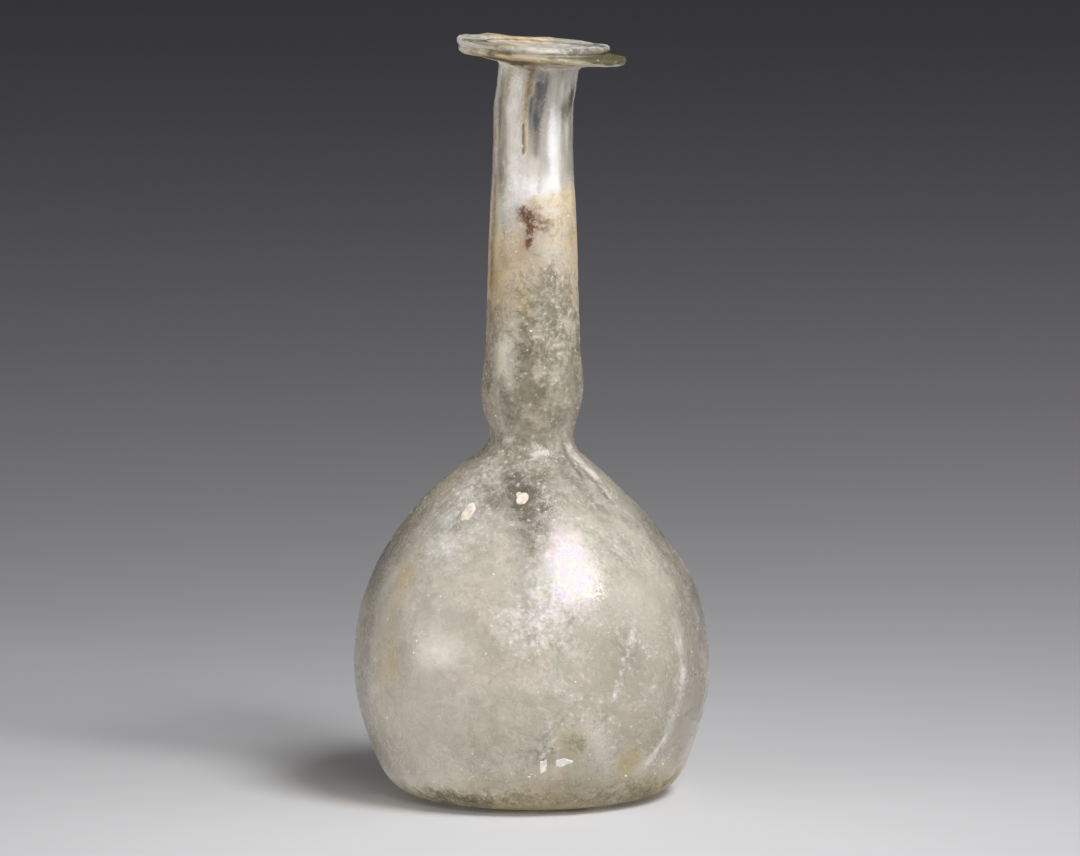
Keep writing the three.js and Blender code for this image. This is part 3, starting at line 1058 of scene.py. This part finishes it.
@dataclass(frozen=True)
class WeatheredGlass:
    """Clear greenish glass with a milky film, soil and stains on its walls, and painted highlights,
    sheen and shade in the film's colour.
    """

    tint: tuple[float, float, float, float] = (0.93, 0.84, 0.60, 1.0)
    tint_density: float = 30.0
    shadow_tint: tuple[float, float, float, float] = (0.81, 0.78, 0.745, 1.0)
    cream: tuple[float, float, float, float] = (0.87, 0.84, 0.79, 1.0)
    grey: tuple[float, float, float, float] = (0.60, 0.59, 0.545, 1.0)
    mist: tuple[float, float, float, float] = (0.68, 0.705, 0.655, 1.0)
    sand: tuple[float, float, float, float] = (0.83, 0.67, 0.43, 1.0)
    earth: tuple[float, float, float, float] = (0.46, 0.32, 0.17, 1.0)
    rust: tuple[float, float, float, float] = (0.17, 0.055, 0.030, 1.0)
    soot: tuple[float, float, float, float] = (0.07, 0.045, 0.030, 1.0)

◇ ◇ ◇

| WHAT THE EXERCISE ASKS |
Write down every line of the data exactly as it appears above.

| ANSWER BELOW |
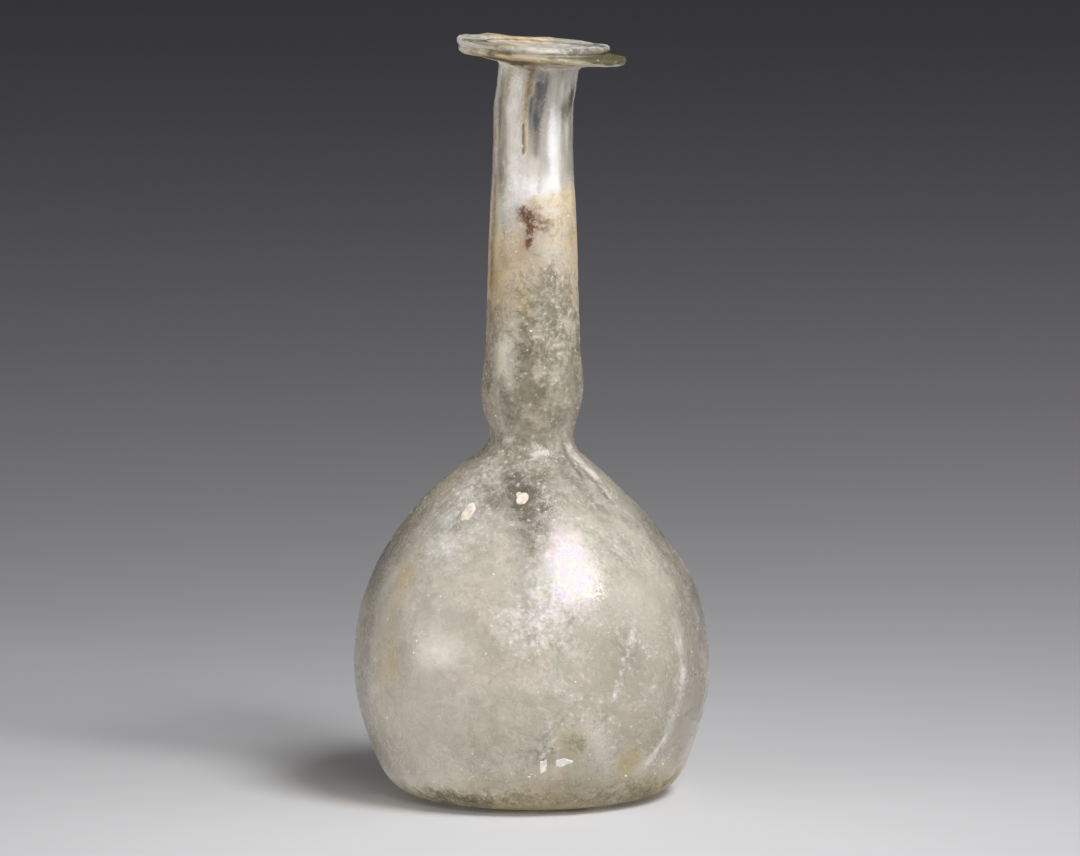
Keep writing the three.js and Blender code for this image. This is part 3, starting at line 1058 of scene.py. This part finishes it.
@dataclass(frozen=True)
class WeatheredGlass:
    """Clear greenish glass with a milky film, soil and stains on its walls, and painted highlights,
    sheen and shade in the film's colour.
    """

    tint: tuple[float, float, float, float] = (0.93, 0.84, 0.60, 1.0)
    tint_density: float = 30.0
    shadow_tint: tuple[float, float, float, float] = (0.81, 0.78, 0.745, 1.0)
    cream: tuple[float, float, float, float] = (0.87, 0.84, 0.79, 1.0)
    grey: tuple[float, float, float, float] = (0.60, 0.59, 0.545, 1.0)
    mist: tuple[float, float, float, float] = (0.68, 0.705, 0.655, 1.0)
    sand: tuple[float, float, float, float] = (0.83, 0.67, 0.43, 1.0)
    earth: tuple[float, float, float, float] = (0.46, 0.32, 0.17, 1.0)
    rust: tuple[float, float, float, float] = (0.17, 0.055, 0.030, 1.0)
    soot: tuple[float, float, float, float] = (0.07, 0.045, 0.030, 1.0)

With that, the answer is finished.